Your goal: Copy verbatim the material from its first line to the line that holds "return body.fuse(pointer).cut(bore).removeSplitter()", including that line.
━━━━━ Data section
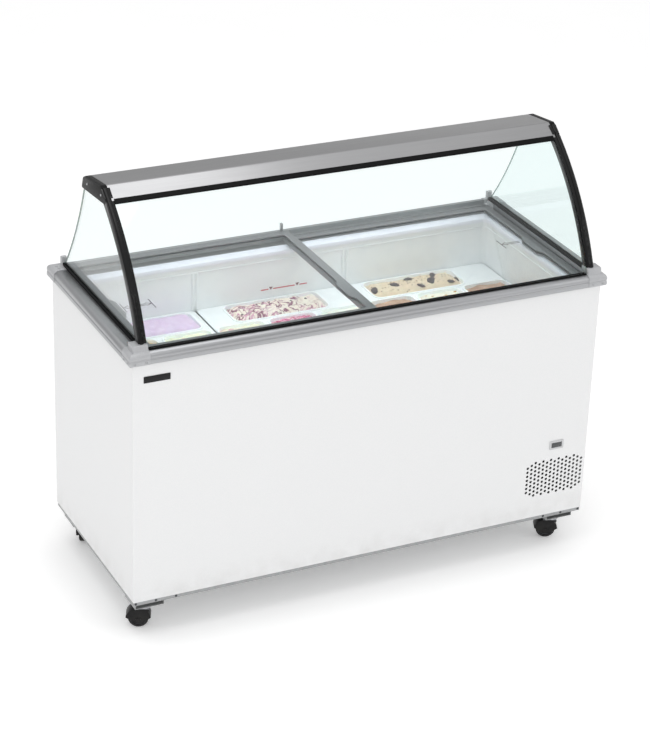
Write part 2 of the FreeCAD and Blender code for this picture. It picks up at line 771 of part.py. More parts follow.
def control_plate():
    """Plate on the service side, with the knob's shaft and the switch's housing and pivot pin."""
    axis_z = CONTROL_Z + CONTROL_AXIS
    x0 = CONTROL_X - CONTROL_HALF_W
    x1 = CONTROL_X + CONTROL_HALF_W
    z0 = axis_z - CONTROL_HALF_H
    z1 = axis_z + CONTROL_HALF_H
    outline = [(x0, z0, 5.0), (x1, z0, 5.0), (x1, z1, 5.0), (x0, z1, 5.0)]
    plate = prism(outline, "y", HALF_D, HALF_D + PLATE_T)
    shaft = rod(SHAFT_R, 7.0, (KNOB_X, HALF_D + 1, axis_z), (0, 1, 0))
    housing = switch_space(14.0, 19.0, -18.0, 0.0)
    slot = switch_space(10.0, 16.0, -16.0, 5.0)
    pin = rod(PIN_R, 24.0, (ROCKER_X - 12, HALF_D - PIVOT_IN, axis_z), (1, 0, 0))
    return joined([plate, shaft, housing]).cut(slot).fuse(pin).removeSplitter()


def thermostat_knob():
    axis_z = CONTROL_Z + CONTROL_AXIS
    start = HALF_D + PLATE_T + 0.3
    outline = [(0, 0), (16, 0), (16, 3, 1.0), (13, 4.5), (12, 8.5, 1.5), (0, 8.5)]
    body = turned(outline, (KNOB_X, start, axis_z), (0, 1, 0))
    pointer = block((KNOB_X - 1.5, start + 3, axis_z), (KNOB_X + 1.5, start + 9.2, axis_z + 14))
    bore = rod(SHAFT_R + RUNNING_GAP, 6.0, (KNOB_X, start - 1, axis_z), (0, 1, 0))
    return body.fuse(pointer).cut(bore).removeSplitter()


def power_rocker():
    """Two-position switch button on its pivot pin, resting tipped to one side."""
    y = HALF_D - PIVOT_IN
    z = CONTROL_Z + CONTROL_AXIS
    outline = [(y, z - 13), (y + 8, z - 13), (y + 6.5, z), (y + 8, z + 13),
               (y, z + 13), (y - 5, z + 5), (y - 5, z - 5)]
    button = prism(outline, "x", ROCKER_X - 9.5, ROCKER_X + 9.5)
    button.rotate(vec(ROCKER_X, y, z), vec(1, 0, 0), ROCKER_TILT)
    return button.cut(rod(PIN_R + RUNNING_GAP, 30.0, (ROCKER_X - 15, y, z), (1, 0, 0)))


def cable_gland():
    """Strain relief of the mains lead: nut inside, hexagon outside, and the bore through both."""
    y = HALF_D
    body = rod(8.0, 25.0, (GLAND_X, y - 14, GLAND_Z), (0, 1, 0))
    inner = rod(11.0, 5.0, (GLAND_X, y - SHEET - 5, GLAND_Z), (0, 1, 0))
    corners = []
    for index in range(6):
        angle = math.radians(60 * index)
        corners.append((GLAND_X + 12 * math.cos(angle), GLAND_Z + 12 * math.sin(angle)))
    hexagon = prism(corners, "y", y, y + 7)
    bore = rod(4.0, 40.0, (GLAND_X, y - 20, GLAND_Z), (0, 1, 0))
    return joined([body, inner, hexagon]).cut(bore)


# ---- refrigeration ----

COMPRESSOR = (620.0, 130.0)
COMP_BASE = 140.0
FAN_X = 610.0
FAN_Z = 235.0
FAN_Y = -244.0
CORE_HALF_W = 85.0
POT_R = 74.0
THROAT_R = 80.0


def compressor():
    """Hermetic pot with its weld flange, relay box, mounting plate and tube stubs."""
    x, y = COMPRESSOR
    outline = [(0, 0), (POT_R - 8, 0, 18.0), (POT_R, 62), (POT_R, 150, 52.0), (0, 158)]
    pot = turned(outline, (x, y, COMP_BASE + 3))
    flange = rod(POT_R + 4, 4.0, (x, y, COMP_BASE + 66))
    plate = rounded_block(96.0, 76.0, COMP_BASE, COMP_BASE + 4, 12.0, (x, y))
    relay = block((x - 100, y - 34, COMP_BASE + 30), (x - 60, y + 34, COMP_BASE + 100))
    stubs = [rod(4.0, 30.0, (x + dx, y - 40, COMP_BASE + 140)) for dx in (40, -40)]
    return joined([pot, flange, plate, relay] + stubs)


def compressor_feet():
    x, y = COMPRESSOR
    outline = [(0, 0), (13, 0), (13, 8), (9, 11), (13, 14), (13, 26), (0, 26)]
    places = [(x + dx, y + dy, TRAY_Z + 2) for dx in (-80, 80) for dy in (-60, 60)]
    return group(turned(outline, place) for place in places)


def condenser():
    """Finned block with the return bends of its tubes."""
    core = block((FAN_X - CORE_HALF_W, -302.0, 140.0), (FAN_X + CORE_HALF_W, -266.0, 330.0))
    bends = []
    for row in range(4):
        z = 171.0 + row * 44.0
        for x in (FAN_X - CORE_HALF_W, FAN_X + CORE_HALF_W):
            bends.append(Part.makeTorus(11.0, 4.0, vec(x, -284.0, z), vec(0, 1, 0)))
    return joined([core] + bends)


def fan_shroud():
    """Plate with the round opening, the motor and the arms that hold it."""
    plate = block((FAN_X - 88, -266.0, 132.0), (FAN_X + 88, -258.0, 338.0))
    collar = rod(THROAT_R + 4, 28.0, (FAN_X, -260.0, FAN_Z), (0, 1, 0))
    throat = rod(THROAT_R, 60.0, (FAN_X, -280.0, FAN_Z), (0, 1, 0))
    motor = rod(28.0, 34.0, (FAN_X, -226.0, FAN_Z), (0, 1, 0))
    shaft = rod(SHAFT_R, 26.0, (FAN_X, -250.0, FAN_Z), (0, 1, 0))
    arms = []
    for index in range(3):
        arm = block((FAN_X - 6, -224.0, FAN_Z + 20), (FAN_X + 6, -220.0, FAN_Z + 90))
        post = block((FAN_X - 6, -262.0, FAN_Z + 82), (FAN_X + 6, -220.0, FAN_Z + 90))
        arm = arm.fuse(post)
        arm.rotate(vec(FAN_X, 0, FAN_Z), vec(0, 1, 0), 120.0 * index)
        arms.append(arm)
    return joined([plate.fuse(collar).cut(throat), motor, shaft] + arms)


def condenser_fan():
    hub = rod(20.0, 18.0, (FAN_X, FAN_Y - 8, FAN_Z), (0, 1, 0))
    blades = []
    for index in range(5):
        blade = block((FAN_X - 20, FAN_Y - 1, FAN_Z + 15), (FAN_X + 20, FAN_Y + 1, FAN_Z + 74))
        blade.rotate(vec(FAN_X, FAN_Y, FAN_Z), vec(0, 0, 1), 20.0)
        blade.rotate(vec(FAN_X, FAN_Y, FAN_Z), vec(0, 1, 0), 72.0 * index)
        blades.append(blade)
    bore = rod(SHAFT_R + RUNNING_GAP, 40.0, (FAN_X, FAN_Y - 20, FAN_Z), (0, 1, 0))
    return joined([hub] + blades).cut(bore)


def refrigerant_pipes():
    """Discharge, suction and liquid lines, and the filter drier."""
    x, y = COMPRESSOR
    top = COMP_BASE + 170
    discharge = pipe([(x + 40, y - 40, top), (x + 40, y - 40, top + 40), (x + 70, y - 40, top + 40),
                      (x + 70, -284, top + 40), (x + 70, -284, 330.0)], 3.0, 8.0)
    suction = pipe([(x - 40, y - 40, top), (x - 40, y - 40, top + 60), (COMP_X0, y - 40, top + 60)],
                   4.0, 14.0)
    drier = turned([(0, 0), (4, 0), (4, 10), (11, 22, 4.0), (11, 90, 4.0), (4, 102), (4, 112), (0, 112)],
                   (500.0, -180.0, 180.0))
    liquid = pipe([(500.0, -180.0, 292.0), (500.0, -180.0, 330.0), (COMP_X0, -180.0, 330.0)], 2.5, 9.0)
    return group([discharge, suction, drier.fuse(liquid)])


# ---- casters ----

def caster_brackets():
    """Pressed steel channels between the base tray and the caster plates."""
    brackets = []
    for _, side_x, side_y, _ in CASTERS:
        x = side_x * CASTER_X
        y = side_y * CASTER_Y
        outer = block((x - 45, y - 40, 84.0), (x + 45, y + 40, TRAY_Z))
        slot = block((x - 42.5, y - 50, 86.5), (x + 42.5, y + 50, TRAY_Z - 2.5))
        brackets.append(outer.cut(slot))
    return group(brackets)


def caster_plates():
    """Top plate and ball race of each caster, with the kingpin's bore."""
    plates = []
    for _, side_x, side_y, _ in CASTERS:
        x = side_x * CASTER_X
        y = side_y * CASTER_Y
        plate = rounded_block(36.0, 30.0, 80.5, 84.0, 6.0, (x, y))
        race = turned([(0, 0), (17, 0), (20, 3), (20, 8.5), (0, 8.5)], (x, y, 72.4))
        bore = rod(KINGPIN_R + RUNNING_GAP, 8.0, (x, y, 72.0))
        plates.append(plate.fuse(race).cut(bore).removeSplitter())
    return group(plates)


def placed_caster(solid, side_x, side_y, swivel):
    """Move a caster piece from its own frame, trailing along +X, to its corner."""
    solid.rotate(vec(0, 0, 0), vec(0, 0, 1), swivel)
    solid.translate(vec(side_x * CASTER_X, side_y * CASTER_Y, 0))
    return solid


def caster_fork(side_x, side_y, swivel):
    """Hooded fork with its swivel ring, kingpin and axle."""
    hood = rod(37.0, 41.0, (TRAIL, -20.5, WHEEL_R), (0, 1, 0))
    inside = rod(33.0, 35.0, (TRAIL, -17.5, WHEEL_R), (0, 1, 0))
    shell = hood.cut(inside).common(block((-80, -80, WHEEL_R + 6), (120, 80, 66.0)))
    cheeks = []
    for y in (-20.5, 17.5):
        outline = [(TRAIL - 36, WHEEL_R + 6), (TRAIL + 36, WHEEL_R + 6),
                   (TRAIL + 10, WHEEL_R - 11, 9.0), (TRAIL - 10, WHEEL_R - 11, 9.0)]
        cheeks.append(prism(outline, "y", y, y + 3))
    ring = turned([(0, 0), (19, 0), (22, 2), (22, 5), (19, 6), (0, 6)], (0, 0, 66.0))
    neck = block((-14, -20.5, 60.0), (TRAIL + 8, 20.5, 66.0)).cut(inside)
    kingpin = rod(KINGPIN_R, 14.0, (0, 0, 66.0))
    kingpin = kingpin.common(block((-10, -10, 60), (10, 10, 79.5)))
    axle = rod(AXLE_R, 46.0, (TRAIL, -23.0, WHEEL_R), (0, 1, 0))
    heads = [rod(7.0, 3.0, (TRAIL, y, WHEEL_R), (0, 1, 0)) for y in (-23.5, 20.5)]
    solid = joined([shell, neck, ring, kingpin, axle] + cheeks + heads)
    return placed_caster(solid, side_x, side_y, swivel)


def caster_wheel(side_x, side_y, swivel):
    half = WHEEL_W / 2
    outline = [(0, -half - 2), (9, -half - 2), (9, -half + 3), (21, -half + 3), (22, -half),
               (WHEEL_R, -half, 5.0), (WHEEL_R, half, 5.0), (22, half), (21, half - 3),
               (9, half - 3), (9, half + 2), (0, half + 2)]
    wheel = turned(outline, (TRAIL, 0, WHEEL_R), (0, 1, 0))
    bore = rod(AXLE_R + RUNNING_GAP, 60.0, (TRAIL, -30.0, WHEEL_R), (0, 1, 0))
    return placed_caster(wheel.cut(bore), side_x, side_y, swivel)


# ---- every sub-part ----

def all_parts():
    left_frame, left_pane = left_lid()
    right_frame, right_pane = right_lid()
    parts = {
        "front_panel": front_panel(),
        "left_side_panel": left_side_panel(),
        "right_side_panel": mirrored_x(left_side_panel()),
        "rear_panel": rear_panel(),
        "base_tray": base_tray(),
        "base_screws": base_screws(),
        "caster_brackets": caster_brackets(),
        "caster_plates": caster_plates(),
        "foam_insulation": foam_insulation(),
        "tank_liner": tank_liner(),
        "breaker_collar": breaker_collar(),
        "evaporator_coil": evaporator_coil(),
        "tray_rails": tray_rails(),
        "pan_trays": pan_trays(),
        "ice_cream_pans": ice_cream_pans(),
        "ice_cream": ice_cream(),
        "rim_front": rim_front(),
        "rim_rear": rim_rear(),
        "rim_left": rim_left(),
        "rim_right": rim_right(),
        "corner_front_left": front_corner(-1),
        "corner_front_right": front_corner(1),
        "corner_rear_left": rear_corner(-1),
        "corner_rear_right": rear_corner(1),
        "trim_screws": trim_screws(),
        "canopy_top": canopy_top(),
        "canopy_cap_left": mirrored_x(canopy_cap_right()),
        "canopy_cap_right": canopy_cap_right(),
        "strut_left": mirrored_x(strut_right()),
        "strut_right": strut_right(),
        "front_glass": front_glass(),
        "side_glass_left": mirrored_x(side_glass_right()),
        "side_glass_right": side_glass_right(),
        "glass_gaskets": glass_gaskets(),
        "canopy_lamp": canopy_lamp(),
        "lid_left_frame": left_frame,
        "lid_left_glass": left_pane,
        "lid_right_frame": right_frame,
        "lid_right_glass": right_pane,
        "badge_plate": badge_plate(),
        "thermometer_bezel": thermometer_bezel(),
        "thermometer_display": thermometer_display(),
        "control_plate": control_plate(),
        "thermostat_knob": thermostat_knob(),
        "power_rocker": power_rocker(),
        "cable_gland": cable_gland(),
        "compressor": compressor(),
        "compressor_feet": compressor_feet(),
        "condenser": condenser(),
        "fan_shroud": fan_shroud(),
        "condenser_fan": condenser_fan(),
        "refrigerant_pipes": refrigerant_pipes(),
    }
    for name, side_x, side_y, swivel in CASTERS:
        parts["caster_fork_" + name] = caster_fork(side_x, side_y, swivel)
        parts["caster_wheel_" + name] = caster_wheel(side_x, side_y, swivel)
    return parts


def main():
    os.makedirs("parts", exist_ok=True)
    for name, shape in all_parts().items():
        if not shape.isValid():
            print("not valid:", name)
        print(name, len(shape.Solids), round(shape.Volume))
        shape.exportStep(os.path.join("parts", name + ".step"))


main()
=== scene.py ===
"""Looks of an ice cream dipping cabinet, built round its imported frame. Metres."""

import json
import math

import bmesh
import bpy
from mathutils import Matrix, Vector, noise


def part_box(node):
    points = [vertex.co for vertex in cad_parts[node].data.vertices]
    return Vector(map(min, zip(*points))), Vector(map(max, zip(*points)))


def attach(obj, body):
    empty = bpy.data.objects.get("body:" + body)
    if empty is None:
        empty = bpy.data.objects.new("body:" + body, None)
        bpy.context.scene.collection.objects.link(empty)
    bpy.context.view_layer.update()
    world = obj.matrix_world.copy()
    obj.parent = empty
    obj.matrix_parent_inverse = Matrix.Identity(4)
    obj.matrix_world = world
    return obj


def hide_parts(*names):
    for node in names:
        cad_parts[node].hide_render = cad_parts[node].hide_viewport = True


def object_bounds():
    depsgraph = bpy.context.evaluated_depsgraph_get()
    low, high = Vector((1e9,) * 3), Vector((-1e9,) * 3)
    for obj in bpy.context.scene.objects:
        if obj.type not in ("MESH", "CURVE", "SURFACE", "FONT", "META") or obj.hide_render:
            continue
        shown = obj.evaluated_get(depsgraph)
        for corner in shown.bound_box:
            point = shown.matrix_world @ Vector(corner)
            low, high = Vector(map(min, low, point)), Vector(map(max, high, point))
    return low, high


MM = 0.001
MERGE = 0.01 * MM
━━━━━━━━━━
Solution:
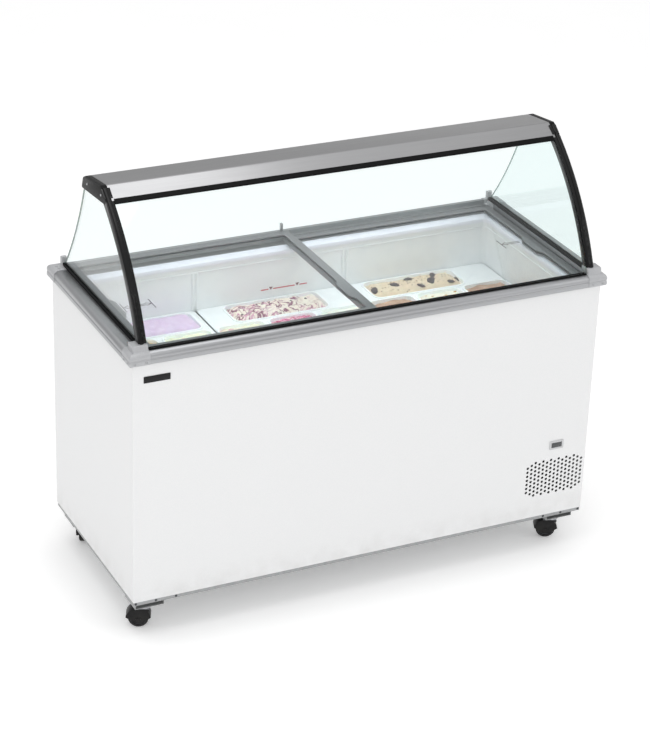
Write part 2 of the FreeCAD and Blender code for this picture. It picks up at line 771 of part.py. More parts follow.
def control_plate():
    """Plate on the service side, with the knob's shaft and the switch's housing and pivot pin."""
    axis_z = CONTROL_Z + CONTROL_AXIS
    x0 = CONTROL_X - CONTROL_HALF_W
    x1 = CONTROL_X + CONTROL_HALF_W
    z0 = axis_z - CONTROL_HALF_H
    z1 = axis_z + CONTROL_HALF_H
    outline = [(x0, z0, 5.0), (x1, z0, 5.0), (x1, z1, 5.0), (x0, z1, 5.0)]
    plate = prism(outline, "y", HALF_D, HALF_D + PLATE_T)
    shaft = rod(SHAFT_R, 7.0, (KNOB_X, HALF_D + 1, axis_z), (0, 1, 0))
    housing = switch_space(14.0, 19.0, -18.0, 0.0)
    slot = switch_space(10.0, 16.0, -16.0, 5.0)
    pin = rod(PIN_R, 24.0, (ROCKER_X - 12, HALF_D - PIVOT_IN, axis_z), (1, 0, 0))
    return joined([plate, shaft, housing]).cut(slot).fuse(pin).removeSplitter()


def thermostat_knob():
    axis_z = CONTROL_Z + CONTROL_AXIS
    start = HALF_D + PLATE_T + 0.3
    outline = [(0, 0), (16, 0), (16, 3, 1.0), (13, 4.5), (12, 8.5, 1.5), (0, 8.5)]
    body = turned(outline, (KNOB_X, start, axis_z), (0, 1, 0))
    pointer = block((KNOB_X - 1.5, start + 3, axis_z), (KNOB_X + 1.5, start + 9.2, axis_z + 14))
    bore = rod(SHAFT_R + RUNNING_GAP, 6.0, (KNOB_X, start - 1, axis_z), (0, 1, 0))
    return body.fuse(pointer).cut(bore).removeSplitter()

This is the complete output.